Quarta-feira, 30 de abril de 2025
Por Redação O Sul | 29 de abril de 2025
Lula enfrenta hoje um ambiente bem distinto do que lidava em seus dois primeiros mandatos
Foto: Fabio Rodrigues-Pozzebom/Agência BrasilO presidente Lula da Silva se reúne bem menos com deputados e senadores do que seus antecessores Jair Bolsonaro, Michel Temer e Dilma Rousseff.
É o que informou o Estadão com base num levantamento da organização não governamental Fiquem Sabendo, que comparou a agenda pública dos primeiros 28 meses do atual mandato com os demais.
O número de compromissos do petista com o Congresso no período não chega a 20% do patamar alcançado por Temer, Bolsonaro, e fica aquém até mesmo de Dilma, que teve apenas 17 meses de segundo mandato devido ao impeachment e era reconhecida pela ausência de atributos políticos e pela rarefeita capacidade de articulação com o Legislativo.
Em outros tempos, o modesto volume de encontros do presidente com deputados e senadores poderia até ser visto como sinal de virtude, como que a escapar do antes inevitável envolvimento direto na cobrança da fidelidade parlamentar e na operação do conhecido “toma lá, dá cá” – o método histórico com o qual governos liberavam emendas de aliados e parlamentares condicionavam o apoio e o voto a essa liberação.

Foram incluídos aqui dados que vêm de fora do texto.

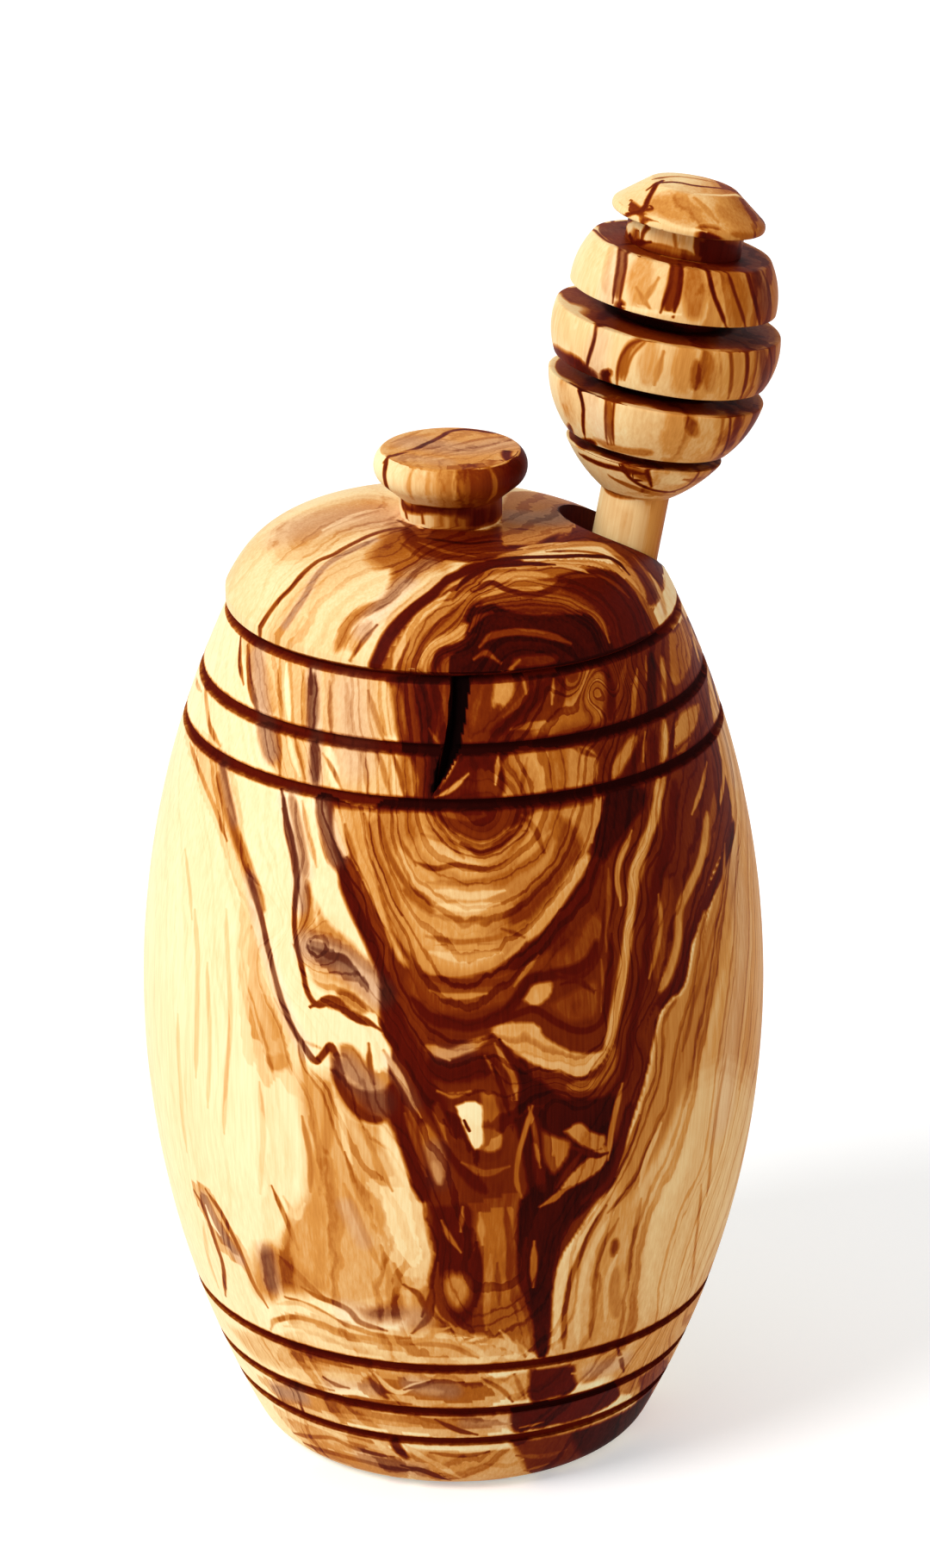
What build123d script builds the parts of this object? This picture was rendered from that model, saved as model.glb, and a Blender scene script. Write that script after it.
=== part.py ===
"""A turned wooden honey pot: a barrel-shaped pot, a lift-off lid with a turned knob, and a honey dipper
that stands in the pot through a hole near the lid's edge. Millimetres, +Z up, origin at the middle of the
pot's base. The front, -Y, has a natural check in the rim, and the dipper leans out to the right, +X."""

from build123d import *

from math import cos, radians, sin, sqrt, tan
import os

# --- pot: a barrel whose side is two arcs that meet upright at the belly ---
pot_height = 119.9
rim_radius = 30.2
belly_radius = 42.5
belly_height = 64.0
base_radius = 26.2
base_edge_fillet = 5.5
seam_chamfer = 0.8

rim_wall = 2.8
floor_thickness = 12.0
floor_corner_radius = 8.0
mouth_edge_fillet = 0.5

# turned and burnt grooves, half round
groove_radius = 0.7
upper_grooves_below_rim = (8.65, 15.35)
lower_grooves_above_base = (23.3, 15.4, 9.7)

# natural check in the front of the rim: (sideways, up from the rim) round its outline, cut from outside
check_depth = 1.9
check_overcut = 1.5
check_outline = (
    (0.2, 1.5),
    (2.4, 1.5),
    (1.7, -5.6),
    (1.0, -8.2),
    (-0.8, -12.0),
    (-3.1, -15.5),
    (-2.4, -11.6),
    (-0.7, -7.6),
)

# --- lid: a rounded crown whose top was sanded a little out of square, on a round spigot ---
lid_overhang = 0.3
crown_overhang = 0.4
crown_height = 12.1
crown_top_inset = 5.2
crown_side_reach = 7.0
crown_side_draft = 25.0
crown_lean = 3.0
spigot_clearance = 0.4
spigot_depth = 4.0
spigot_edge_chamfer = 0.6

knob_offset = -0.35
knob_neck_radius = 6.9
knob_neck_length = 2.8
knob_radius = 10.3
knob_flare_rise = 2.0
knob_flare_inset = 1.0
knob_side_height = 4.3
knob_top_inset = 1.2
knob_dome = 0.3

# --- dipper: leans outward in one upright plane through the pot's axis ---
dipper_azimuth = 11.0
dipper_lean = 10.2
mouth_gap = 0.35
tip_gap = 0.3
handle_radius = 4.65
handle_tip_fillet = 2.5
head_above_crown = 2.1

# hole in the lid, drilled along the dipper's lean, with the handle lying against one side of it
hole_gap = 0.35
hole_play = 2.7
hole_rest_azimuth = -50.0

# dipper head, upward from the handle
cone_foot_radius = 4.95
cone_middle_radius = 8.4
cone_radius = 10.7
cone_height = 6.0
head_core_radius = 6.9
# each ring: gap below it, thickness, radius at its lower edge, at its middle and at its upper edge
head_rings = ((1.3, 7.6, 11.0, 13.5, 14.6), (2.1, 7.1, 14.2, 15.3, 15.1), (2.8, 7.0, 13.9, 13.5, 11.9))
ring_edge_fillet = 0.45
cap_gap = 3.7
cap_neck_radius = 7.8
cap_radius = 10.3
cap_edge_height = 1.0
cap_flank_height = 3.6
cap_top_radius = 5.8
cap_dome = 0.3


def arc_radius(reach, rise):
    """Radius of the arc that falls away by `rise` at a distance `reach` from its tangent point."""
    return (reach**2 + rise**2) / (2 * rise)


def barrel_radius(height):
    """Radius of the pot's outside at a height above its base."""
    side = upper_side_radius if height > belly_height else lower_side_radius
    return belly_radius - side + sqrt(side**2 - (height - belly_height) ** 2)


def heading(azimuth):
    """Level unit vector at an azimuth from +X."""
    return Vector(cos(radians(azimuth)), sin(radians(azimuth)), 0)


upper_side_radius = arc_radius(pot_height - belly_height, belly_radius - rim_radius)
lower_side_radius = arc_radius(belly_height, belly_radius - base_radius)
mouth_radius = rim_radius - rim_wall
spigot_radius = mouth_radius - spigot_clearance
lid_radius = rim_radius + lid_overhang
crown_radius = lid_radius + crown_overhang
hole_radius = handle_radius + hole_gap + hole_play
groove_heights = [pot_height - below for below in upper_grooves_below_rim] + list(lower_grooves_above_base)

# --- pot ---
with BuildPart() as pot_body:
    with BuildSketch(Plane.XZ):
        with BuildLine():
            Polyline((rim_radius, pot_height), (0, pot_height), (0, 0), (base_radius, 0))
            belly = (belly_radius, belly_height)
            RadiusArc((base_radius, 0), belly, -lower_side_radius)
            RadiusArc(belly, (rim_radius, pot_height), -upper_side_radius)
        make_face()
    revolve(axis=Axis.Z)
    fillet(pot_body.edges().group_by(Axis.Z)[0], base_edge_fillet)
    chamfer(pot_body.edges().group_by(Axis.Z)[-1], seam_chamfer)

    with BuildSketch(Plane.XZ) as bore:
        with Locations((0, floor_thickness)):
            Rectangle(mouth_radius, pot_height - floor_thickness, align=Align.MIN)
        fillet(bore.vertices().group_by(Axis.X)[-1].sort_by(Axis.Y)[0], floor_corner_radius)
    revolve(axis=Axis.Z, mode=Mode.SUBTRACT)
    rim_circles = pot_body.edges().filter_by(GeomType.CIRCLE).group_by(Axis.Z)[-1]
    fillet(rim_circles.sort_by(SortBy.RADIUS)[0], mouth_edge_fillet)

    with BuildSketch(Plane.XZ):
        for height in groove_heights:
            with Locations((barrel_radius(height), height)):
                Circle(groove_radius)
    revolve(axis=Axis.Z, mode=Mode.SUBTRACT)

    # the check follows the wall's lean over the stretch that it splits
    check_length = -min(up for across, up in check_outline)
    wall_up = Vector(0, barrel_radius(pot_height - check_length) - rim_radius, check_length).normalized()
    wall_out = Vector(1, 0, 0).cross(wall_up)
    rim_front = Vector(0, -rim_radius, pot_height)
    with BuildSketch(Plane(origin=rim_front + wall_out * check_overcut, x_dir=(1, 0, 0), z_dir=wall_out)):
        with BuildLine():
            Polyline(*check_outline, close=True)
        make_face()
    extrude(amount=-check_overcut - check_depth, mode=Mode.SUBTRACT)

# --- dipper's axis: the handle passes the mouth's edge with mouth_gap and its tip stands over the floor ---
outward = heading(dipper_azimuth)
axis_up = outward * sin(radians(dipper_lean)) + Vector(0, 0, cos(radians(dipper_lean)))
handle_reach = mouth_radius - mouth_gap - handle_radius / cos(radians(dipper_lean))
axis_at_seat = outward * handle_reach + Vector(0, 0, pot_height)
tip_drop = (pot_height - floor_thickness - tip_gap) / cos(radians(dipper_lean))
head_above_seat = crown_height + head_above_crown
handle_length = tip_drop - handle_radius * tan(radians(dipper_lean)) + head_above_seat
tip = axis_at_seat + axis_up * (head_above_seat - handle_length)

# --- lid ---
crown_axis = Vector(sin(radians(crown_lean)), 0, cos(radians(crown_lean)))
crown_plane = Plane(origin=(0, 0, pot_height), x_dir=Vector(0, 1, 0).cross(crown_axis), z_dir=(0, -1, 0))
crown_foot = crown_radius * sin(radians(crown_lean)) + seam_chamfer
knob_plane = Plane(origin=(knob_offset, 0, pot_height), x_dir=(1, 0, 0), z_dir=(0, -1, 0))
neck_top = crown_height + knob_neck_length
side_foot = neck_top + knob_flare_rise
side_top = side_foot + knob_side_height
hole_offset = heading(hole_rest_azimuth) * (hole_radius - handle_radius - hole_gap)
hole_plane = Plane(origin=axis_at_seat - hole_offset, z_dir=axis_up)

with BuildPart() as lid:
    with BuildSketch(crown_plane):
        with BuildLine():
            side_start = (crown_radius, 0)
            side_reach = (
                crown_radius - crown_side_reach * sin(radians(crown_side_draft)),
                crown_side_reach * cos(radians(crown_side_draft)),
            )
            top_reach = (crown_radius - crown_top_inset, crown_height)
            Bezier((0, crown_height), top_reach, side_reach, side_start)
            Polyline(side_start, (crown_radius, -crown_foot), (0, -crown_foot), (0, crown_height))
        make_face()
    revolve(axis=Axis((0, 0, pot_height), crown_axis))
    with BuildSketch(Plane.XY.offset(pot_height)):
        Circle(lid_radius)
    extrude(amount=2 * crown_height, mode=Mode.INTERSECT)
    chamfer(lid.edges().group_by(Axis.Z)[0], seam_chamfer)

    with BuildSketch(knob_plane):
        with BuildLine():
            flare = (knob_radius - knob_flare_inset, side_foot)
            shoulder = (knob_radius - knob_top_inset, side_top)
            Polyline((0, 0), (knob_neck_radius, 0), (knob_neck_radius, neck_top), flare)
            ThreePointArc(flare, (knob_radius, side_foot + knob_side_height / 2), shoulder)
            peak = (0, side_top + knob_dome)
            RadiusArc(peak, shoulder, arc_radius(shoulder[0], knob_dome))
            Line(peak, (0, 0))
        make_face()
    revolve(axis=Axis(knob_plane.origin, (0, 0, 1)))

    with BuildSketch(Plane.XY.offset(pot_height)):
        Circle(spigot_radius)
    extrude(amount=-spigot_depth)
    chamfer(lid.edges().group_by(Axis.Z)[0], spigot_edge_chamfer)

    with BuildSketch(hole_plane):
        Circle(hole_radius)
    extrude(amount=crown_height + spigot_depth, both=True, mode=Mode.SUBTRACT)

# --- dipper: one turned profile, drawn in the upright plane that its axis leans in ---
across = heading(dipper_azimuth - 90)
dipper_plane = Plane(origin=tip, x_dir=axis_up.cross(across), z_dir=across)

with BuildPart() as honey_dipper:
    with BuildSketch(dipper_plane):
        with BuildLine():
            cone_top = handle_length + cone_height
            Polyline(
                (0, 0),
                (handle_radius, 0),
                (handle_radius, handle_length),
                (cone_foot_radius, handle_length),
            )
            cone_middle = (cone_middle_radius, handle_length + cone_height / 2)
            ThreePointArc((cone_foot_radius, handle_length), cone_middle, (cone_radius, cone_top))
            Line((cone_radius, cone_top), (head_core_radius, cone_top))
            below = cone_top
            for gap, thickness, low_radius, middle_radius, high_radius in head_rings:
                low = below + gap
                high = low + thickness
                Polyline((head_core_radius, below), (head_core_radius, low), (low_radius, low))
                ThreePointArc((low_radius, low), (middle_radius, low + thickness / 2), (high_radius, high))
                Line((high_radius, high), (head_core_radius, high))
                below = high
            cap_foot = below + cap_gap
            cap_edge = (cap_radius, cap_foot + cap_edge_height)
            cap_shoulder = (cap_top_radius, cap_edge[1] + cap_flank_height)
            cap_peak = (0, cap_shoulder[1] + cap_dome)
            Polyline(
                (head_core_radius, below),
                (cap_neck_radius, below),
                (cap_neck_radius, cap_foot),
                (cap_radius, cap_foot),
                cap_edge,
                cap_shoulder,
            )
            RadiusArc(cap_peak, cap_shoulder, arc_radius(cap_top_radius, cap_dome))
            Line(cap_peak, (0, 0))
        make_face()
    revolve(axis=Axis(tip, axis_up))
    turned_edges = honey_dipper.edges().filter_by(GeomType.CIRCLE).sort_by(Axis(tip, axis_up))
    fillet(turned_edges[0], handle_tip_fillet)
    rounded_from = cap_neck_radius + ring_edge_fillet
    turned_edges = honey_dipper.edges().filter_by(GeomType.CIRCLE)
    fillet(turned_edges.filter_by(lambda edge: edge.radius > rounded_from), ring_edge_fillet)

os.makedirs("parts", exist_ok=True)
for piece, name in ((pot_body, "pot_body"), (lid, "lid"), (honey_dipper, "honey_dipper")):
    piece.part.label = name
    export_step(piece.part, f"parts/{name}.step")
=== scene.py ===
# Turned olive-wood honey pot: the barrel, its lift-off lid and the dipper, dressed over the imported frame.
import math

import bpy
import numpy as np
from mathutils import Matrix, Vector, noise
from mathutils.bvhtree import BVHTree


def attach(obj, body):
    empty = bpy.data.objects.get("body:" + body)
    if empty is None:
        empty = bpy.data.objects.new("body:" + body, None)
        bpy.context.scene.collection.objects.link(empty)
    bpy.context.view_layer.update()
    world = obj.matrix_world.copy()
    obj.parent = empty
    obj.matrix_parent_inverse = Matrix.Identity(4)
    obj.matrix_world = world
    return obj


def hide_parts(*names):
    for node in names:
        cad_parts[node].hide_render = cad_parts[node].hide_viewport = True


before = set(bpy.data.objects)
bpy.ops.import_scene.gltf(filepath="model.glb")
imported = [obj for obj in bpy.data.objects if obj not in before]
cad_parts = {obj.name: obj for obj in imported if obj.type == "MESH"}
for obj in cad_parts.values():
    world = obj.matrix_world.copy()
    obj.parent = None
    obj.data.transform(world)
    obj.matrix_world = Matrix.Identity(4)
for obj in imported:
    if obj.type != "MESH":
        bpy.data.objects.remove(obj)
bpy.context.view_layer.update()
mm = 0.001
print("frame loaded:", ", ".join(sorted(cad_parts)))


# drawing profiles: points are (radius, height) or (across, up) in millimetres
def lineTo(start, end, count):
    start, end = np.array(start), np.array(end)
    return [tuple(start + (end - start) * i / count) for i in range(1, count + 1)]


def arcAbout(centre, radius, startAngle, endAngle, count):
    angles = np.radians(np.linspace(startAngle, endAngle, count + 1))
    return [(centre[0] + radius * math.cos(a), centre[1] + radius * math.sin(a)) for a in angles]


def arcThrough(start, middle, end, count):
    # the circle through three points, followed from the first to the last
    (ax, ay), (bx, by), (cx, cy) = start, middle, end
    d = 2 * (ax * (by - cy) + bx * (cy - ay) + cx * (ay - by))
    ux = ((ax**2 + ay**2) * (by - cy) + (bx**2 + by**2) * (cy - ay) + (cx**2 + cy**2) * (ay - by)) / d
    uy = ((ax**2 + ay**2) * (cx - bx) + (bx**2 + by**2) * (ax - cx) + (cx**2 + cy**2) * (bx - ax)) / d
    first, last = math.atan2(ay - uy, ax - ux), math.atan2(cy - uy, cx - ux)
    if last - first > math.pi:
        last -= 2 * math.pi
    if first - last > math.pi:
        last += 2 * math.pi
    radius = math.hypot(ax - ux, ay - uy)
    return arcAbout((ux, uy), radius, math.degrees(first), math.degrees(last), count)[1:]


def bezierTo(p0, p1, p2, p3, count):
    p0, p1, p2, p3 = (np.array(p, float) for p in (p0, p1, p2, p3))
    made = []
    for i in range(1, count + 1):
        t = i / count
        back = 1 - t
        made.append(tuple(back**3 * p0 + 3 * back**2 * t * p1 + 3 * back * t**2 * p2 + t**3 * p3))
    return made


def softenCorners(points, corners, radius, count=4):
    # each named corner gives way to a short curve that starts and ends `radius` before and after it
    made = []
    for i, p in enumerate(points):
        if i not in corners:
            made.append(p)
            continue
        p, before, after = np.array(p), np.array(points[i - 1]), np.array(points[i + 1])
        reachIn = min(radius, 0.45 * np.linalg.norm(before - p))
        reachOut = min(radius, 0.45 * np.linalg.norm(after - p))
        a = p + (before - p) / np.linalg.norm(before - p) * reachIn
        b = p + (after - p) / np.linalg.norm(after - p) * reachOut
        for step in range(count + 1):
            t = step / count
            made.append(tuple((1 - t) ** 2 * a + 2 * (1 - t) * t * p + t**2 * b))
    return made


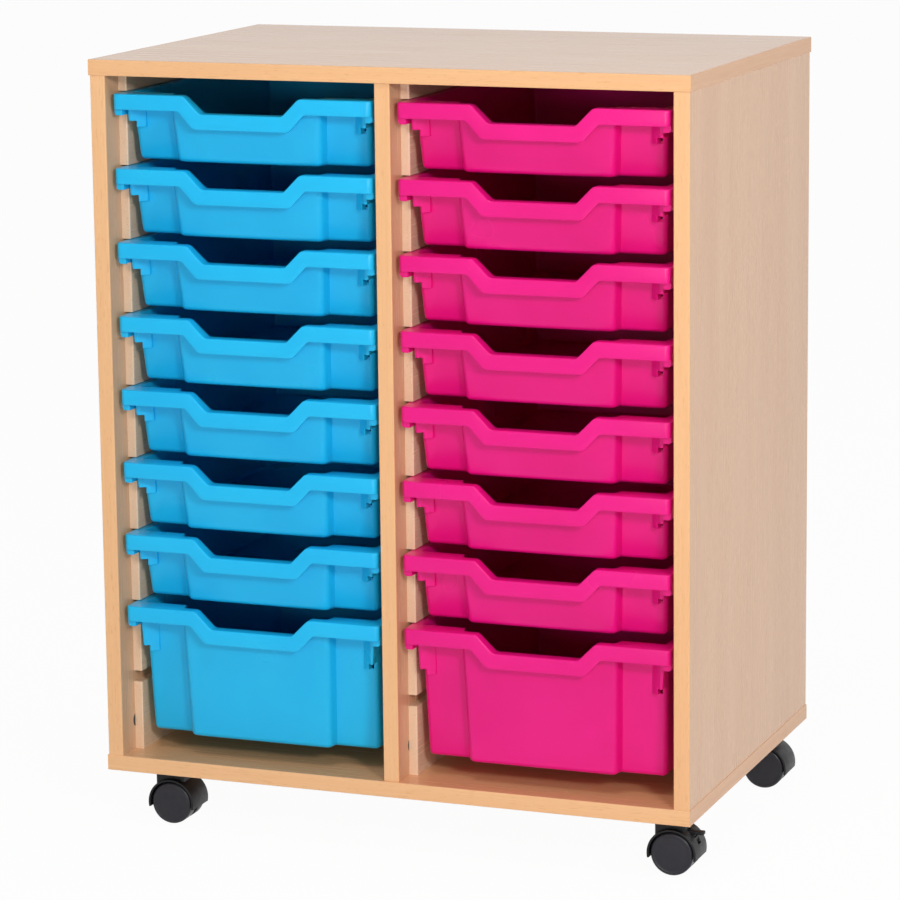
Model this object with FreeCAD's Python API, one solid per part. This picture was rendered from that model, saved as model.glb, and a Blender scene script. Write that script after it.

Hoje, porém, observados tanto a agenda do presidente quanto o desempenho político do governo lulopetista, o distanciamento de Lula da Silva é uma evidência da malaise do atual mandato: um presidente mais autocentrado do que nunca, com nenhuma paciência para as rotinas do governo e com pouca disposição para receber parlamentares e negociar com eles. Lula não só se encontrou muito menos – foram apenas 96 compromissos presenciais, contra 502 de Bolsonaro e 498 de Temer –, como quase todos os encontros tiveram a presença de deputados e senadores do próprio PT.
É preciso reconhecer que Lula enfrenta hoje um ambiente bem distinto do que lidava em seus dois primeiros mandatos: o poder do Executivo sobre a agenda legislativa não faz sombra ao que havia no passado. O costumeiro trator governista no Congresso começou a ruir em 2015, quando iniciou a escalada, em valores e impositividade, das emendas parlamentares. Hoje as emendas parlamentares superam a soma dos recursos livres para investimentos de 30 dos 39 ministérios, o que fortalece o Congresso, esvazia o poder das pastas como moeda de troca política e altera a dinâmica das relações entre os dois Poderes.
A esse problema soma-se outro: a majoritária presença dos partidos de centro-direita e direita na Câmara e no Senado. Com a esquerda sem fôlego eleitoral, Lula precisou distribuir nove ministérios a partidos como União Brasil, PSD, MDB, PP e Republicanos, mas na prática governa como uma coalizão tradicional da esquerda, com PT e seus satélites.
Além disso, as legendas centristas têm número considerável de oposicionistas, tornando a maioria governista instável e, por vezes, hostil. Disso resultou um conjunto considerável de derrotas em 2023 e 2024: a despeito de alguns feitos, como a aprovação da reforma tributária, o governo tem desempenho pior que os antecessores quando avaliadas as votações das medidas provisórias – principal ferramenta legislativa do Executivo – e dos vetos presidenciais.
Todos esses fatores, somados, deveriam provocar mais, e não menos, disposição presidencial em dialogar e ceder espaços. Como se sabe, a indisposição de Lula se soma à histórica incapacidade petista de dividir o poder com aliados: o PT domina quase metade dos ministérios, embora, por exemplo, tenha apenas 13% das cadeiras da Câmara dos Deputados, além de concentrar as pastas cujos ministros dão expediente no Palácio do Planalto, como a Casa Civil, a Secretaria de Relações Institucionais e a Secretaria-Geral da Presidência.
Tanto líderes partidários quanto o próprio governo sugerem que Lula deve fazer menos política a distância e passar a receber deputados e senadores com mais frequência, graças a um suposto “ajuste de ponteiros” entre ele e os presidentes da Câmara, Hugo Motta (Republicanos-PB), e do Senado, Davi Alcolumbre (União Brasil-AP). Resta saber a que uso se prestará tal ajuste e, sobretudo, se o governo terá, nos meses que restam deste mandato, algo que faltou até aqui: uma agenda para o País.